The really decorative marks of the trimming had been so many
years, so many decades, healed as to show that no harm had come of it or
would come. The soaring, dark-green, glittering foliage stood out
against the almost perpetually blue and white sky. Beyond them, a few
yards within the place but not in a straight line, rose even higher a
number of old cedars similarly treated and offering a pleasing contrast
to the magnolias by the feathery texture of their dense sprays and the
very different cast of their lack-lustre green.
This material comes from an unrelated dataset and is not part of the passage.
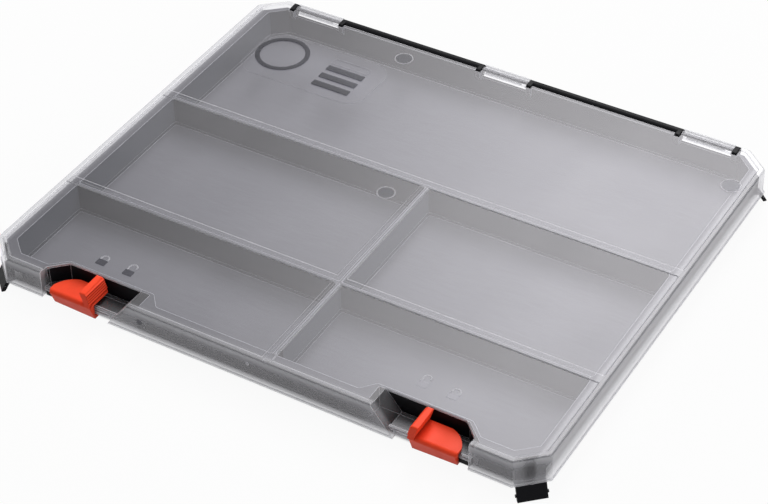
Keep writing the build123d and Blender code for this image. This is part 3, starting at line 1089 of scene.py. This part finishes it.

Overtopping all, on the
farther line of the grounds, southern line, several pecan-trees of
nearly a hundred feet in height, leafless, with a multitude of
broad-spreading boughs all high in air by natural habit, gave an effect
strongly like that of winter elms, though much enlivened by the near
company of the evergreen masses of cedar and magnolia. These made the
upper-air half of the garden, the other half being assembled below. For
the lofty trim of the wintergreen-trees--the beauty of which may have
been learned from the palms--allowed and invited another planting
beneath them. Magnolias, when permitted to branch low, are, to
undergrowth, among the most inhospitable of trees, but in this garden,
where the sunlight and the breezes passed abundantly under such
high-lifted arms and among such clean, bare stems, a congregation of
shrubs, undershrubs and plants of every stature and breadth, arose,
flourished and flowered without stint.